Discussing the issue at National Fruit Show, Martin Donnelly of ICL says that looking ahead to the 2018 season, and beyond the role of conventional chemistry is essential to the long-term future of fruit production.
“The regulatory process is more rigorous than ever and the removal of chemistry from the market is becoming more and more common,” he explains.
“This means that chemical control alone can’t be relied on long-term. It can still have a place, but it’s important that growers start taking a preventative approach, rather than a purely curative strategy for disease management.”
“And as time goes on, this kind of approach is going to have to become mainstream. It’s what the Sustainable Use Directive (SUD) focuses on, and there is also a similar trend from the supermarkets in their supplier guidelines. This is where the use of an appropriate biological fungicide product has a role to play,” says Martin.
He notes that although biofungicides have been available to growers for many years, there still seems to be some reluctance around their use.
“I think this is largely down to the way that the products work,” he says. “For example, biofungicides such as Prestop, are made up of specific strains of living fungi that predate on disease fungi including Botrytis, Phytophthora and Pythium, to prevent them taking hold in fruit crops,” he says.
“It’s important to note that they won’t work if they’re used curatively, after disease invasion, so they must be applied before infection has had chance to develop, so that the beneficial fungi can build up in the plant, and attack any incoming disease pathogens.”
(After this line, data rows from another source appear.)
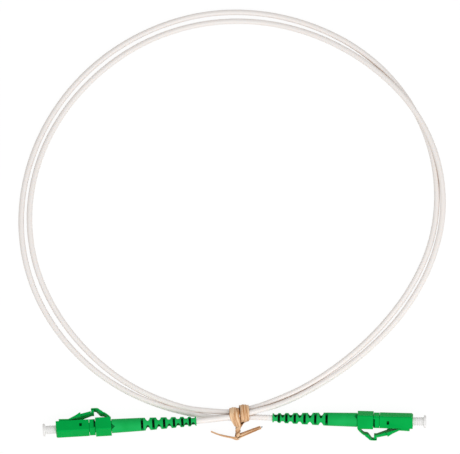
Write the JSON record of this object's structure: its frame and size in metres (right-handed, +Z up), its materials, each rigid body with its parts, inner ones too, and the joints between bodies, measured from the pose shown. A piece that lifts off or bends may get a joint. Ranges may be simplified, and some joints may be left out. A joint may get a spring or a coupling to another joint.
{
  "type": "fibre optic patch cord",
  "caption": "Slim white optical cable coiled loosely under a paper twist tie, with a small square green plug, spring latch and dust cap at each end.",
  "frame": {"origin": "on the floor under the middle of the two plugs' box", "axes": "+X from plug A to plug B, +Y from the plugs towards the coil, +Z up from the floor it lies on"},
  "size_m": [0.1557, 0.157, 0.0081],
  "materials": {
    "connector": "satin moulded, green",
    "boot": "smooth flexible moulding, lighter green",
    "dust_cap": "soft translucent moulding",
    "ceramic": "polished zirconia ceramic",
    "fibre": "bare glass",
    "plated_metal": "nickel plated",
    "spring_steel": "drawn wire",
    "guide": "slippery tube",
    "crimp": "turned and crimped",
    "aramid": "yellow aramid yarn",
    "jacket": "extruded, satin white",
    "buffer": "extruded, smooth",
    "kraft": "waxed kraft paper",
    "tie_wire": "annealed iron wire"
  },
  "bodies": {
    "cord": {"plug_housing_a": "connector", "backbone_a": "connector", "guide_tube_a": "guide", "trigger_clip_a": "connector", "crimp_sleeve_a": "crimp", "yarn_flare_a": "aramid", "boot_a": "boot", "ferrule_spring_a": "spring_steel", "plug_housing_b": "connector", "backbone_b": "connector", "guide_tube_b": "guide", "trigger_clip_b": "connector", "crimp_sleeve_b": "crimp", "yarn_flare_b": "aramid", "boot_b": "boot", "ferrule_spring_b": "spring_steel", "cable_jacket": "jacket", "aramid_yarn": "aramid", "buffered_fibre": "buffer", "tie_ribbon": "kraft", "tie_wire": "tie_wire"},
    "ferrule_a": {"ferrule_a": "ceramic", "ferrule_holder_a": "plated_metal", "bare_fibre_a": "fibre"},
    "dust_cap_a": {"dust_cap_a": "dust_cap"},
    "latch_a": {"latch_arm_a": "connector"},
    "trigger_a": {"trigger_lever_a": "connector"},
    "ferrule_b": {"ferrule_b": "ceramic", "ferrule_holder_b": "plated_metal", "bare_fibre_b": "fibre"},
    "dust_cap_b": {"dust_cap_b": "dust_cap"},
    "latch_b": {"latch_arm_b": "connector"},
    "trigger_b": {"trigger_lever_b": "connector"}
  },
  "joints": [
    {"name": "ferrule_slide_a", "type": "slide", "parent": "cord", "child": "ferrule_a", "axis": [0.9982, 0.0593, 0], "range_m": [0, 0.001], "stiffness_N_per_m": 50, "deforming": ["ferrule_spring_a"]},
    {"name": "dust_cap_slide_a", "type": "slide", "parent": "cord", "child": "dust_cap_a", "axis": [-0.9982, -0.0593, 0], "range_m": [0, 0.012]},
    {"name": "latch_hinge_a", "type": "hinge", "parent": "cord", "child": "latch_a", "pos_m": [-0.06015, 0.0006, 0.00325], "axis": [0.0265, -0.4454, -0.8949], "range_deg": [0, 9], "stiffness_Nm_per_rad": 0.0002},
    {"name": "trigger_hinge_a", "type": "hinge", "parent": "cord", "child": "trigger_a", "pos_m": [-0.04566, 0.00161, 0.00318], "axis": [-0.0265, 0.4454, 0.8949], "range_deg": [0, 12.15], "stiffness_Nm_per_rad": 0.00002},
    {"name": "ferrule_slide_b", "type": "slide", "parent": "cord", "child": "ferrule_b", "axis": [-0.998, 0.0296, -0.0558], "range_m": [0, 0.001], "stiffness_N_per_m": 50, "deforming": ["ferrule_spring_b"]},
    {"name": "dust_cap_slide_b", "type": "slide", "parent": "cord", "child": "dust_cap_b", "axis": [0.998, -0.0296, 0.0558], "range_m": [0, 0.012]},
    {"name": "latch_hinge_b", "type": "hinge", "parent": "cord", "child": "latch_b", "pos_m": [0.05959, -0.00131, 0.00373], "axis": [0.0632, 0.4445, -0.8935], "range_deg": [0, 9], "stiffness_Nm_per_rad": 0.0002},
    {"name": "trigger_hinge_b", "type": "hinge", "parent": "cord", "child": "trigger_b", "pos_m": [0.0451, -0.00103, 0.00284], "axis": [-0.0632, -0.4445, 0.8935], "range_deg": [0, 12.15], "stiffness_Nm_per_rad": 0.00002}
  ],
  "couplings": [
    {"joint": "trigger_hinge_a", "follows": "latch_hinge_a", "ratio": 1.35},
    {"joint": "trigger_hinge_b", "follows": "latch_hinge_b", "ratio": 1.35}
  ]
}
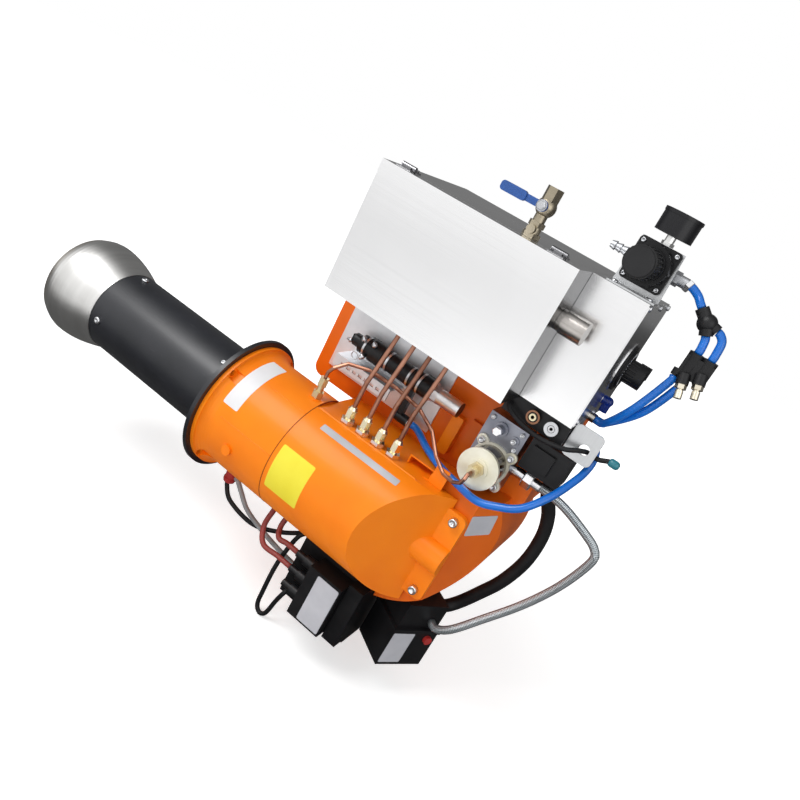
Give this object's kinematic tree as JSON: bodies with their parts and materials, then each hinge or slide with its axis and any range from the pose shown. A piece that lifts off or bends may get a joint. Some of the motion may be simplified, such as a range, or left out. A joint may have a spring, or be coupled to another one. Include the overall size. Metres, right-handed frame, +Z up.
{
  "type": "waste oil burner",
  "caption": "Pressure-jet waste oil burner with blast tube, fan, heated oil tank, pump, air regulator and ignition gear.",
  "frame": {"origin": "centre of the front face of the black mounting flange, on the axis of the blast tube", "axes": "-X along the blast tube, towards the flame; +Z up; -Y to the side that carries the copper pipes"},
  "size_m": [0.8365, 0.4533, 0.7118],
  "materials": {
    "black_steel": "heat-proof black paint, satin",
    "stainless": "bright brushed stainless sheet",
    "orange_casting": "orange enamel on cast aluminium, gloss",
    "grey_casting": "grey paint, satin",
    "zinc_plate": "white zinc plating",
    "galvanised_sheet": "galvanised sheet",
    "die_cast": "bare die casting",
    "brass": "machined brass",
    "copper": "drawn copper tube",
    "ceramic": "glazed ceramic",
    "red_plastic": "moulded",
    "blue_plastic": "dipped vinyl sleeve",
    "black_plastic": "moulded, satin",
    "blue_hose": "polyurethane air hose",
    "black_rubber": "rubber and PVC sheath",
    "braid": "stainless wire braid",
    "grey_sheath": "grey woven sleeve over a cable",
    "red_silicone": "silicone ignition cable"
  },
  "bodies": {
    "burner": {"mount_flange": "black_steel", "blast_tube": "black_steel", "nozzle_head": "stainless", "front_duct": "orange_casting", "main_housing": "orange_casting", "fan_housing": "orange_casting", "air_inlet": "orange_casting", "motor": "grey_casting", "air_diffuser": "stainless", "oil_lance": "brass", "electrodes": "ceramic", "photocell": "red_plastic", "tank_shell": "stainless", "heater_coupling": "stainless", "control_cabinet": "stainless", "gland_box": "black_plastic", "bracket_plate": "stainless", "thermostat_dial": "black_plastic", "regulator_bracket": "stainless", "regulator_body": "die_cast", "regulator_bonnet": "black_plastic", "pressure_gauge": "black_steel", "y_connector": "black_plastic", "flow_block": "black_plastic", "pump_block": "die_cast", "pump_head": "zinc_plate", "pump_outlet": "brass", "solenoid_valve": "black_plastic", "valve_plate": "zinc_plate", "feed_pipes": "copper", "pipe_fittings": "brass", "thin_pipe": "copper", "angle_frame": "orange_casting", "terminal_box": "black_plastic", "transformer": "black_plastic", "control_box": "black_plastic", "hose_outlet": "blue_hose", "hose_upper": "blue_hose", "hose_lower_1": "blue_hose", "hose_lower_2": "blue_hose", "hose_long": "blue_hose", "sag_cable": "black_rubber", "conduit": "black_rubber", "braided_hose": "braid", "ignition_lead_1": "red_silicone", "ignition_lead_2": "red_silicone", "cell_cable": "black_rubber", "loop_cable": "black_rubber", "sleeve_cable": "grey_sheath"},
    "fan": {"fan_wheel": "galvanised_sheet"},
    "lid": {"tank_lid": "stainless", "valve_body": "brass"},
    "lever": {"valve_lever": "blue_plastic"},
    "band": {"air_band": "zinc_plate"},
    "thermostat": {"thermostat_knob": "black_plastic"},
    "spindle": {"regulator_spindle": "brass"},
    "knob": {"regulator_knob": "black_plastic"},
    "flow_1": {"flow_screw_1": "brass"},
    "flow_2": {"flow_screw_2": "brass"},
    "button": {"reset_button": "red_plastic"}
  },
  "joints": [
    {"name": "fan_spin", "type": "hinge", "parent": "burner", "child": "fan", "pos_m": [0.25, 0.12, 0.025], "axis": [0, 1, 0], "continuous": true},
    {"name": "air_band_turn", "type": "hinge", "parent": "burner", "child": "band", "pos_m": [0.25, 0.2, 0.025], "axis": [0, 1, 0], "range_deg": [0, 30]},
    {"name": "lid_hinge", "type": "hinge", "parent": "burner", "child": "lid", "pos_m": [0.195, -0.012, 0.3856], "axis": [1, 0, 0], "range_deg": [0, 95]},
    {"name": "valve_lever_turn", "type": "hinge", "parent": "lid", "child": "lever", "pos_m": [0.249, -0.012, 0.418], "axis": [0, 1, 0], "range_deg": [0, 90]},
    {"name": "thermostat_turn", "type": "hinge", "parent": "burner", "child": "thermostat", "pos_m": [0.41, 0.112, 0.297], "axis": [1, 0, 0], "range_deg": [0, 270]},
    {"name": "regulator_turn", "type": "hinge", "parent": "burner", "child": "spindle", "pos_m": [0.369, 0.02, 0.416], "axis": [0, 1, 0], "range_deg": [-720, 720]},
    {"name": "regulator_pull", "type": "slide", "parent": "spindle", "child": "knob", "axis": [0, -1, 0], "range_m": [0, 0.002]},
    {"name": "flow_screw_1_turn", "type": "hinge", "parent": "burner", "child": "flow_1", "pos_m": [0.462, 0.06, 0.334], "axis": [0.2756, -0.3288, -0.9033], "range_deg": [0, 1080]},
    {"name": "flow_screw_2_turn", "type": "hinge", "parent": "burner", "child": "flow_2", "pos_m": [0.477, 0.06, 0.342], "axis": [0.2756, -0.3288, -0.9033], "range_deg": [0, 1080]},
    {"name": "reset_press", "type": "slide", "parent": "burner", "child": "button", "axis": [-0.832, 0.5548, 0], "range_m": [0, 0.003], "stiffness_N_per_m": 300, "springref_m": -0.001}
  ]
}
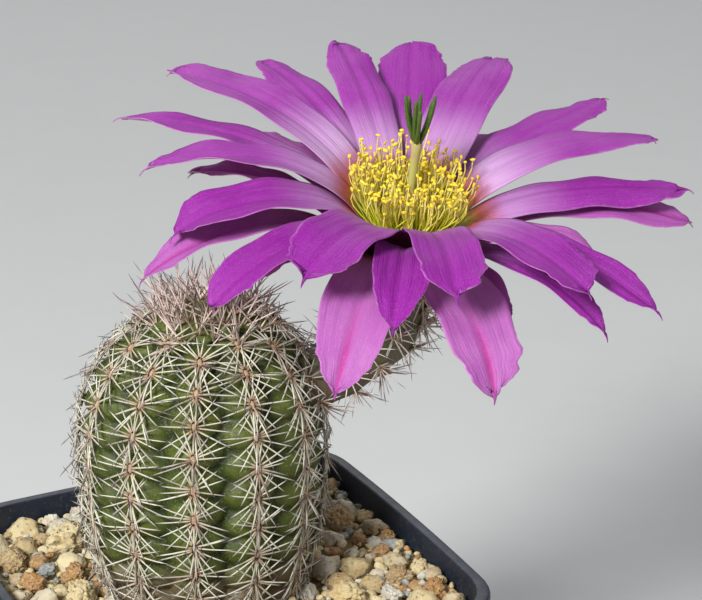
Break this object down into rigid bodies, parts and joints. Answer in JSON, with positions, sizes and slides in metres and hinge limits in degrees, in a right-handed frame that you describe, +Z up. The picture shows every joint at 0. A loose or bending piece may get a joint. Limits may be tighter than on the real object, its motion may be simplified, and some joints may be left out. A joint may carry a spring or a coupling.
{
  "type": "potted hedgehog cactus in flower",
  "caption": "Ribbed, spiny barrel cactus in a square tapered nursery pot of pumice gravel, with a wide open flower of layered magenta tepals on a spiny tube at its shoulder.",
  "frame": {"origin": "middle of the pot's underside, in the plane that it stands on", "axes": "+Z up; X and Y run along the pot's sides; the plant is turned 26 degrees clockwise in the pot, seen from above, so its flower leans out over the +X side and a little towards -Y"},
  "size_m": [0.1035, 0.0845, 0.1435],
  "materials": {
    "pot_plastic": "satin",
    "pumice": "matte",
    "pumice_stone": "matte",
    "stem_skin": "satin",
    "tube_skin": "matte",
    "tepal_inner": "satin",
    "tepal_middle": "satin",
    "tepal_outer": "satin",
    "anther_yellow": "matte",
    "stigma_green": "matte"
  },
  "bodies": {
    "root": {"pot": "pot_plastic", "gravel_bed": "pumice", "stone_01": "pumice_stone", "stone_02": "pumice_stone", "stone_03": "pumice_stone", "stone_04": "pumice_stone", "stone_05": "pumice_stone", "stone_06": "pumice_stone", "stone_07": "pumice_stone", "stone_08": "pumice_stone", "stone_09": "pumice_stone", "stone_10": "pumice_stone", "stone_11": "pumice_stone", "stone_12": "pumice_stone", "stone_13": "pumice_stone", "stone_14": "pumice_stone", "stone_15": "pumice_stone", "stone_16": "pumice_stone", "stone_17": "pumice_stone", "stone_18": "pumice_stone", "stone_19": "pumice_stone", "stone_20": "pumice_stone", "stone_21": "pumice_stone", "stone_22": "pumice_stone", "stone_23": "pumice_stone", "stone_24": "pumice_stone", "stem": "stem_skin", "flower_tube": "tube_skin", "inner_tepal_1": "tepal_inner", "inner_tepal_2": "tepal_inner", "inner_tepal_3": "tepal_inner", "inner_tepal_4": "tepal_inner", "inner_tepal_5": "tepal_inner", "inner_tepal_6": "tepal_inner", "inner_tepal_7": "tepal_inner", "inner_tepal_8": "tepal_inner", "inner_tepal_9": "tepal_inner", "inner_tepal_10": "tepal_inner", "middle_tepal_1": "tepal_middle", "middle_tepal_2": "tepal_middle", "middle_tepal_3": "tepal_middle", "middle_tepal_4": "tepal_middle", "middle_tepal_5": "tepal_middle", "middle_tepal_6": "tepal_middle", "middle_tepal_7": "tepal_middle", "middle_tepal_8": "tepal_middle", "outer_tepal_1": "tepal_outer", "outer_tepal_2": "tepal_outer", "outer_tepal_3": "tepal_outer", "outer_tepal_4": "tepal_outer", "outer_tepal_5": "tepal_outer", "outer_tepal_6": "tepal_outer", "outer_tepal_7": "tepal_outer", "outer_tepal_8": "tepal_outer", "outer_tepal_9": "tepal_outer", "outer_tepal_10": "tepal_outer", "outer_tepal_11": "tepal_outer", "stamens": "anther_yellow", "pistil": "stigma_green"}
  },
  "joints": []
}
He notes that because Prestop is a naturally occurring fungus (Gliocladium catenulatum strain J1446), there are no resistance issues or harvest intervals, so it can be applied right up until the fruit is picked, helping to tackle disease throughout the whole growing period.
“However, biofungicides do not provide a ‘one size fits all’ solution. They should be used following cultural practices, such as ensuring that nutrition, hygiene, and environmental temperature are adequate. They also need specific conditions to optimise performance,” says Martin.
“If soil wetness and air temperatures are conducive to disease development, then they’re equally suited to applying Prestop. This is why planning ahead and monitoring conditions is so important, as timing is key to successful treatment.”